By Jenina P. Ibañez
DUBAI — Philippine participation in international trade fairs is usually the work of small businesses, touting banana chips and coconut oil for possible export. But participation in the world’s fair — a six-month international exhibition to showcase “the achievements of nations” — means a different kind of export: creativity.
“The pavilion also would feature the most comprehensive, unique representation of the Philippine creative industry. We’ve been pushing for creative industry more,” Trade Secretary Ramon M. Lopez said at the media launch of the Dubai 2020 World Expo on Thursday.
The Philippines is spending an estimated P800 million on the construction, maintenance, promotion, events, and run of a pavilion showcasing Philippine creativity for the 192-nation expo in Dubai. The expo is expected to attract 25 million visitors.
“[The creative sector] is really an important competitive edge for Filipinos and the Philippines. This is one area where, without any effort from government, creative industry and services would account for one half of what the performance for goods export would be,” Mr. Lopez said.
The Trade chief noted that annual export for goods accounts for $65-70 billion.
“Without any help, the creative industry is making about $40 billion,” he said.
According to the Expo press materials, the Philippine pavilion will be presenting arts and design, architecture, animation, comics, gastronomy, music, photography, film, fashion, and advertising.
Curator Marian Pastor-Roces described sculptures, photographs, and designs that will be displayed in the pavilion, which would collectively tell the pre-colonial and modern story of Filipinos, as well as showcase the country’s natural beauty.

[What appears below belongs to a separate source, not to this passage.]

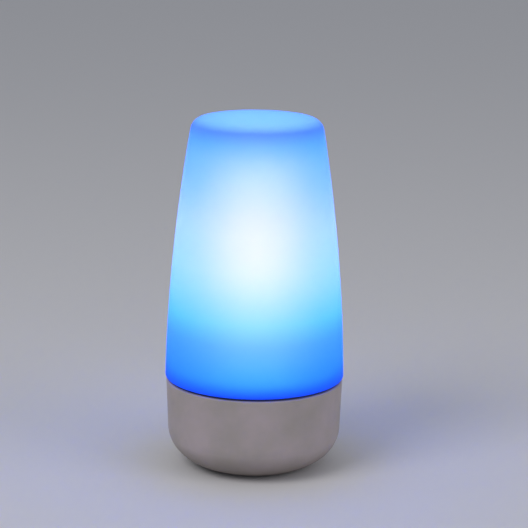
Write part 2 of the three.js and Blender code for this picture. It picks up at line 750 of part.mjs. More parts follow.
function makeBatteryHolder() {
  const trough = alongX(rod(11, -31, 31, MEDIUM)).translate(0, 0, CELL_HEIGHT);
  const rails = block([-35.7, -11, 12], [35.7, 11, 18]);
  const ends = [-1, 1].map((side) =>
    block([side > 0 ? 34 : -35.7, -9, 10], [side > 0 ? 35.7 : -34, 9, 25]),
  );
  const foot = block([-14, -7, PLATE_TOP + CLEAR], [14, 7, 10]);
  const bridge = block([-3, -13.5, PLATE_TOP + CLEAR], [3, 13.5, EAR_TOP]);
  const ears = HOLDER_SCREWS.map(([x, y]) => rod(3, PLATE_TOP + CLEAR, EAR_TOP).translate(x, y, 0));
  const cuts = [
    alongX(rod(CELL_RADIUS + 0.3, -33.9, 33.9, MEDIUM)).translate(0, 0, CELL_HEIGHT),
    block([-33.9, -9.3, 17], [33.9, 9.3, 30]),
    block([-32, -12, CELL_HEIGHT], [32, 12, 32]),
    block([-33.9, -4.6, 9], [-31, 4.6, 30]),
    block([31, -4.6, 9], [33.9, 4.6, 30]),
    ...HOLDER_SCREWS.map(([x, y]) => rod(1.35, 4, 9).translate(x, y, 0)),
  ];
  return piece("battery_holder", shaped([trough, rails, ...ends, foot, bridge, ...ears], cuts), CHIP_BLACK);
}

function makeHolderScrews() {
  return HOLDER_SCREWS.map(([x, y], i) => {
    const made = placed(screw(`holder_screw_${i + 1}`, ...HOLDER_SCREW), x, y, EAR_TOP + CLEAR);
    made.rotation.x = Math.PI;
    return made;
  });
}

// A leaf that presses on one end of the cell, with a tab for its lead.
function makeContact(name, side) {
  const leaf = block([33.1, -4, 11], [33.8, 4, 25.4]);
  const tab = block([33.1, -1.5, 24], [33.8, 1.5, 27.2]);
  const geometry = shaped([leaf, tab]);
  const made = piece(name, geometry, NICKEL);
  made.rotation.z = side > 0 ? 0 : Math.PI;
  return made;
}

const HEADER = { x: 14, y: -27 };
const LEAD_RADIUS = 0.8;

function makeBatteryLeads() {
  const red = [
    [33.45, -2.6, 26.4],
    [33.4, -6, 27],
    [30, -13, 27.2],
    [23, -21, 26.6],
    [17.6, -25.8, 26.4],
  ];
  const black = [
    [-33.45, -2.6, 26.4],
    [-33.2, -6, 27],
    [-28, -15, 27.2],
    [-14, -24, 26.8],
    [0, -27, 26.5],
    [10.4, -26.6, 26.4],
  ];
  return [
    piece("battery_lead_red", lead(red, LEAD_RADIUS, 12), RED_WIRE),
    piece("battery_lead_black", lead(black, LEAD_RADIUS, 18), BLACK_WIRE),
  ];
}

function makeBatteryConnector() {
  const { x, y } = HEADER;
  const header = block([x - 3.2, y - 2.4, 27.2], [x + 3.2, y + 3.6, BOARD_BOTTOM - SOLDER]);
  const plug = block([x - 2.8, y - 1.6, 24.4], [x + 2.8, y + 2.8, 26.9]);
  return [
    piece("battery_header", header, WHITE_PLASTIC),
    piece("battery_plug", plug, WHITE_PLASTIC),
  ];
}

// The LEDs' connector stands in the middle of the board, and its lead goes up the column's bore.
function makeLedConnector() {
  const lower = block([-4, -2.8, BOARD_TOP + SOLDER], [4, 2.8, 34]);
  const upper = block([-3.5, -2.2, 34.3], [3.5, 2.2, 38]);
  const route = [
    [0, 0, 38.3],
    [0.8, 0, 46],
    [-0.8, 0.4, 78],
    [0.8, -0.4, 120],
    [0, 0, COLUMN_TOP],
  ];
  return [
    piece("led_header", lower, WHITE_PLASTIC),
    piece("led_plug", upper, WHITE_PLASTIC),
    piece("led_lead", lead(route, 1.5, 14), BLACK_WIRE),
  ];
}

// ---- Assembly -------------------------------------------------------------------------------------------

const lamp = new THREE.Group();
lamp.add(
  makeShade(),
  makeRimGasket(),
  makeBaseShell(),
  makeBottomPlate(),
  makeFootRing(),
  ...makeBaseScrews(),
  makeTopDeck(),
  makeReflector(),
  ...downScrews("reflector_screw", REFLECTOR_SCREW_ANGLES, REFLECTOR_SCREW_CIRCLE, 51.9, REFLECTOR_SCREW),
  makeColumn(),
  ...downScrews("column_screw", COLUMN_SCREW_ANGLES, COLUMN_SCREW_CIRCLE, 49.7, COLUMN_SCREW),
  ...makeLedStrips(),
  makeCapBoard(),
  makeLightTube(),
  makeMainBoard(),
  ...makeBoardScrews(),
  makeRadioModule(),
  chip("power_inductor", 23, -8, 8, 8, 4.5, ALUMINIUM),
  capacitor("bulk_capacitor_1", 22, 3),
  capacitor("bulk_capacitor_2", 30, 3),
  chip("charge_chip", 6, 28, 5, 5, 1),
  chip("led_driver_chip", 4, -16, 7, 7, 1.2),
  makeUsbSocket(),
  makeSwitch(),
  makeSwitchPlunger(),
  makePowerButton(),
  makeLightPipe(),
  makePortCover(),
  makeBatteryCell(),
  makeBatteryHolder(),
  ...makeHolderScrews(),
  makeContact("battery_contact_plus", 1),
  makeContact("battery_contact_minus", -1),
  ...makeBatteryLeads(),
  ...makeBatteryConnector(),
  ...makeLedConnector(),
);

export default lamp;
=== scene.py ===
import math

import bmesh
import bpy
from mathutils import Matrix, Vector


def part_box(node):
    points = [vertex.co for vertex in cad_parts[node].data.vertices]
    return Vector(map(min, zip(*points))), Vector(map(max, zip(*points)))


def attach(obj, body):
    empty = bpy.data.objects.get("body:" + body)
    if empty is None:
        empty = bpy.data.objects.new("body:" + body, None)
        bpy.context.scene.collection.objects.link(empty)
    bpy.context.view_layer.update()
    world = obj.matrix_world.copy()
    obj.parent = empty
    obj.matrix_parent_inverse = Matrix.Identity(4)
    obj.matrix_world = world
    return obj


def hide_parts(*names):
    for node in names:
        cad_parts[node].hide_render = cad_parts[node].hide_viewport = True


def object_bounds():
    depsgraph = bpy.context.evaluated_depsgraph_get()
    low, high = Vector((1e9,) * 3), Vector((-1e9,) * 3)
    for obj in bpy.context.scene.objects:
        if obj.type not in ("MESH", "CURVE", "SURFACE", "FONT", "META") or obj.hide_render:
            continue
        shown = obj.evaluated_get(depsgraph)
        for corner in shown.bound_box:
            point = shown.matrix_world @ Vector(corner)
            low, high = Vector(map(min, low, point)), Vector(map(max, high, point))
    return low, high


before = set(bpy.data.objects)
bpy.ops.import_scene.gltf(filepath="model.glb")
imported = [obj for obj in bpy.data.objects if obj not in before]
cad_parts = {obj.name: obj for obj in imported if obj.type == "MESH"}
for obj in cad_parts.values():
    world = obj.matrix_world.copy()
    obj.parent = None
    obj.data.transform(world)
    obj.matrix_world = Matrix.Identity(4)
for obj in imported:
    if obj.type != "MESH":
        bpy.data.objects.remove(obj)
cad_box = [list(corner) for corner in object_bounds()]
MM = 0.001


# ---- Camera ----------------------------------------------------------------------------------------------
# A long lens a little over a metre in front of the lamp and some way above it. It aims at the middle of the
# lamp, then turns a fraction of a degree, and leans, so that the lamp stands slightly off centre and tilted.
CAMERA_DISTANCE = 1.111
CAMERA_RISE = math.radians(13.69)
CAMERA_LENS = 134.4
AIM_RIGHT = math.radians(0.241)
AIM_UP = math.radians(0.789)
CAMERA_LEAN = math.radians(0.7)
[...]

“We have put together the scientific data about the Philippines from archeology, linguistics, anthropology, a little bit of history… and present it to update the story of the Filipino,” she said.
Export promotion is not the main goal of the expo. Mr. Lopez said it is about “image-promotion,” which could also attract tourism and business investment.
The Philippines previously participated in World Expos in Shanghai in 2010 and Yeosu, South Korea in 2012. Mr. Lopez said that the country is returning to the World Expo next year as it is being held in the United Arab Emirates, where more than 700,000 Filipinos live and work.
“With 190-plus countries participating. It’s harder to explain if you’re not part of this. You really have to be part of this,” he said.
Ms. Pastor-Roces wants to use the pavilion as a means to show Philippine creativity to an international audience.
“We also want those people who are in the creative industries to know that they do belong in a global community of creative people,” she said.
The Department of Trade and Industry said that the Philippines aims to be a top creative economy in the Association of Southeast Asian Nations (ASEAN) in terms of size and value by 2030.
The policy recommendations in the department’s road map include declaring creativity as a national priority through an executive order, the creation of a creative economy agency, incentivizing the development of creative hubs, and promoting creative tourism.
The creative industry includes animation, film, advertising, game development, and graphic design, among many others.
Architect Royal L. Pineda, whose agency won the bid to design the pavilion, said that they used “practical luxury” in design. This means they focused on creative design while using cheaper materials and working with local UAE contractors and technologies.
Budji + Pineda Architecture + Design recently received an inquiry from the Solomon Islands to apply “practical luxury” design for their athletic stadium for the Pan-Pacific Games. After the agency presented the Philippine pavilion, South Africa asked the agency to present a design for their own pavilion.
Mr. Pineda hopes for more collaboration among Philippine creativity, culture, and nature with international technologies.
“We believe that anything that we need to do as people should really start with the mind. That’s why when we were asked to talk about sustainability, we talked about cultural sustainability,” he said.